Thermal comfort and energy efficiency may be both improved according to the capacity and the design of the water tank. Indeed, the greater the water reservoir volume and the greater the reservoir depth, the more the thermal comfort of the habitat and the energy efficiency are increased as shown in the following section.
For another comfort perspective, the tank can be used as a swimming pool.
We can also imagine a utilitarian aspect to the water tank by designing it for fish farming.
It is worth noting that the pumping system described in the fire section can also be used for the recycling of water either in a recreational setting (swimming pool) or for the oxygenation of water (fish farming), especially in summer time.
III-6 – Increasing energy efficiency
Two parameters can contribute to improving energy efficiency. The first relates to the storage of water in a reservoir and the second to the production of electricity by photovoltaic sensors and by the storage of this energy.
III-6-a – Water storage and heating with heat pump
The water contained in the main tank, largely buried in the ground, has a temperature close to that of the ground when the water is not directly in contact with the ambient air. As a result, in summer, the water temperature is lower than that of the air and, in winter, it is higher. We can consider that a large fraction of the time, the temperature is between 10 and 20°C, especially when the water is not in direct contact with the air (upper part of the tank covered).

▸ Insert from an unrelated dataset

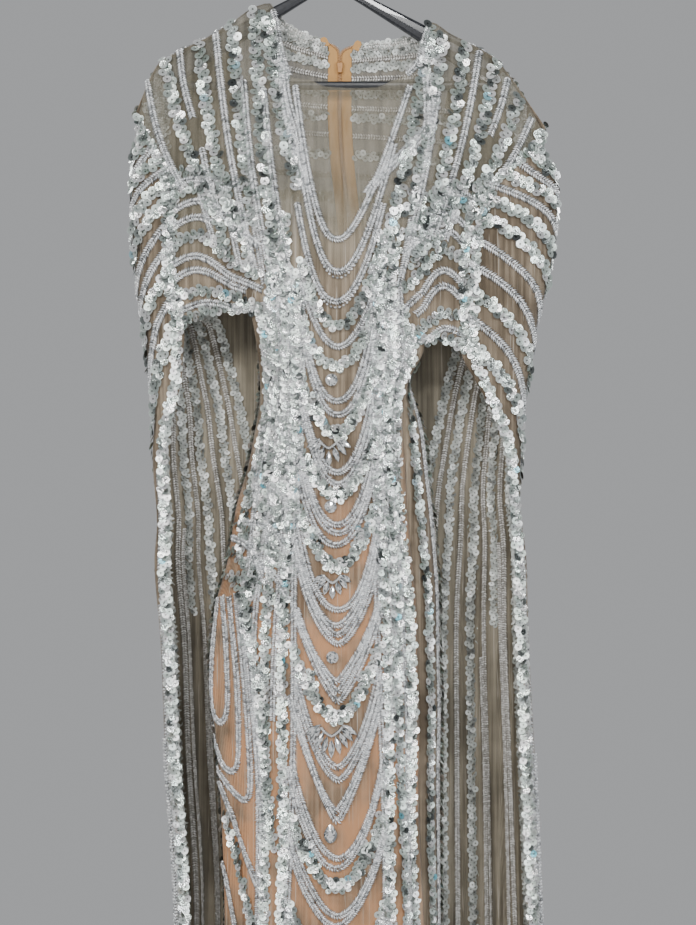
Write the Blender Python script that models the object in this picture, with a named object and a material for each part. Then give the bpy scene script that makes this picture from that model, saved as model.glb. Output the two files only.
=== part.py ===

In this situation, the use of a heat pump using tank water as a source of heat (winter) and a source of cold (summer) is particularly recommended. In winter time, the temperature rise required by the heat pump will be low, especially if the house has heated floors (large exchange surface and very low temperature rise required). In summer time, the temperature reduction required by the heat pump will be even lower, the water temperature being close to the comfort temperature.
Energy efficiency can also be improved by installing a second reservoir, in the form of a well, under the main reservoir allowing even lower variations in water temperature between the hottest and the coldest seasons. The average reservoir water temperature would be around 15°C when the heat system is at rest. When the heat pump is active, this temperature tends to increase in summer and decrease in winter following the transfer of heat in summer and cold in winter (from the house to the tank). To maintain the temperature of the lower tank in a close range, a heat conduction system is provided outside the second reservoir (well), between the walls of the reservoir and the ground. See figure 5 in attached PDF.
III-6-b – Photovoltaic sensors and roof design
The roof is made up of a single slope, unlike conventional houses, in order to increase the surface area for capting solar energy, thus allowing a doubling of the energy capted (Figure 1).
The floating house can be oriented as desired, from east to west, allowing optimum captation of solar energy. The energy capted by an adjustable roof (house) orientation is approximately 50% higher than that capted by a fixed roof.
All of these two parameters allow an electricity production of around three times compared to that of a conventional house representing an increase of 200%.
The energy capted and not consumed is stored in the battery pack located in the cellar (element 1b – Figure 1).